IN the great WTO divide on making generic drugs available to low-income countries, the "eternal India optimist" and economist, Professor Jeffrey Sachs, on Thursday stood up to be counted with those espousing the generics' cause.

Speaking exclusively to Business Line, the defender of free-market economy, Prof Sachs, endorsed the approach of the Indian Government at the recent WTO meeting that broke down due to a stalemate with the US.

"The basic principle is that public health in the low-income countries should be ahead of the Intellectual Property Right (IPR) guarantees to the patent-holders," he said. There is no trade policy limiting Indian generic companies producing for the Indian market. The concern is about poor countries that do not have domestic production capacity and whether they can access generic drugs from countries such as India.

While everyone agrees in principle that a poor country, without manufacturing facilities should have the right to buy certain drugs from generic producers, the debate is on whether to include low-income countries under this principle. Also, should the scope of the principle be broadened from HIV/AIDS, tuberculosis (TB) and malaria drugs to drugs for other illnesses too, he pointed out.

"I support a broader interpretation which says lower income countries should be able to gain access to generic drugs under the trade rules for a wide range of essential purposes not just the mentioned diseases. Under that broader interpretation, there is also the commercial role for Indian companies to sell abroad, which I support," he said. "The US virtually stood alone in blocking the broader interpretation. The Indian Government in negotiating on this issue held out for the broader interpretation and I think that they did a good job," he said.

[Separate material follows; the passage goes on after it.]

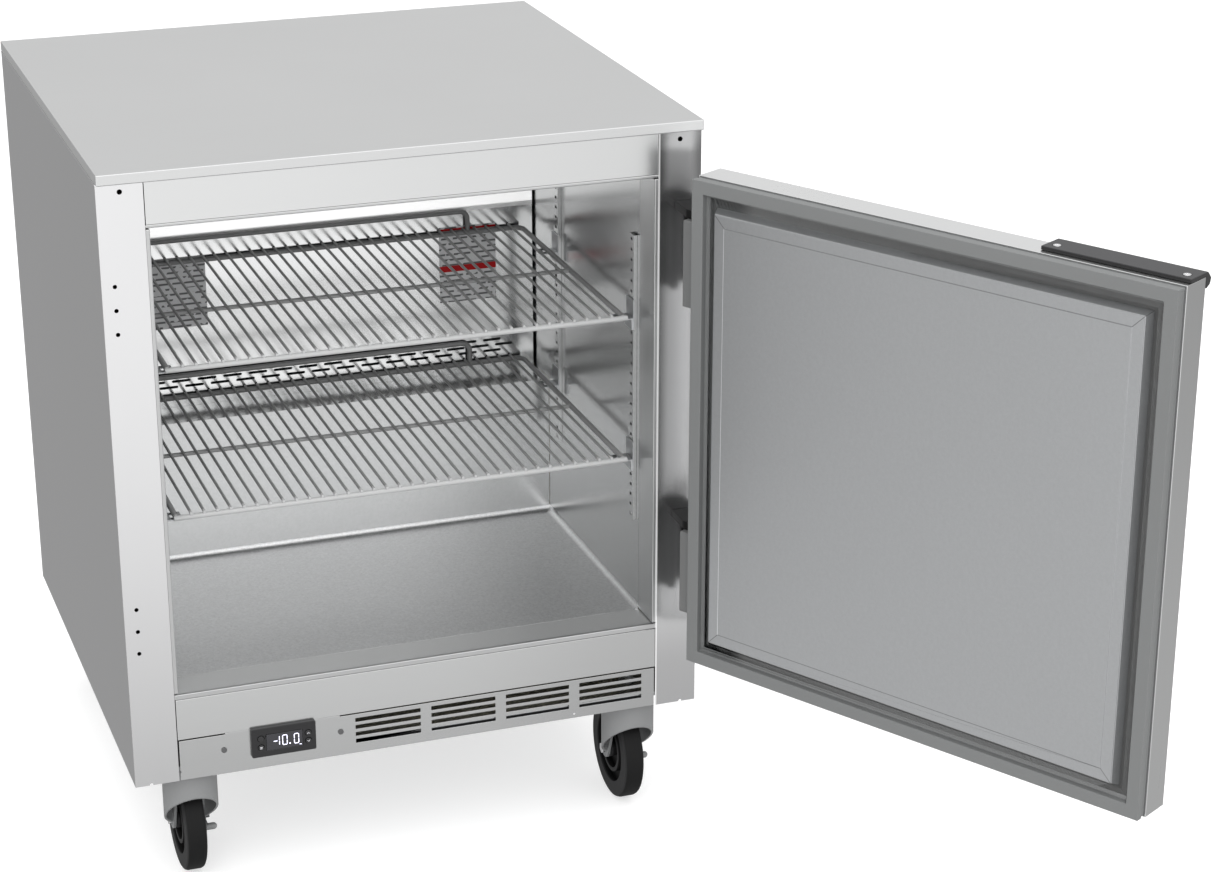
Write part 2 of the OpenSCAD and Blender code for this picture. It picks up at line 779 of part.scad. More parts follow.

Responding to whether his opinion put him on a confrontationist path with US drug majors, he clarified: "I support IPR in high-income markets. They need to make profits on their research and developments and so we should have strong patent protection in the US, Europe or Canada or other high-income markets. However, they should not and cannot expect to make profits in low-income countries where people are dying for lack of access to drugs. These companies really make their money in the high-income market and they should not stand in the way of poor people gaining access to drugs in the low-income countries."

Meanwhile, in India, to resolve the paradox of domestic companies being active in the global anti-AIDS market even while local HIV-infected were unable to afford anti-AIDS drugs, he suggested: "The Government should access the Global Fund for HIV/AIDS, TB and malaria, use these funds to procure low-cost drugs from local generic companies. And this could be distributed to the infected patients through the public system," he added.

Stressing the urgency to act on HIV/AIDS, he said: "Foreign investors will be relieved to see India making major commitments in health and education. They know it's not just the infrastructure in terms of ports and roads that matter. It is also the health and quality of labour. Increased Government spending on healthcare and the quality of human potential would in fact be very re-assuring to investors."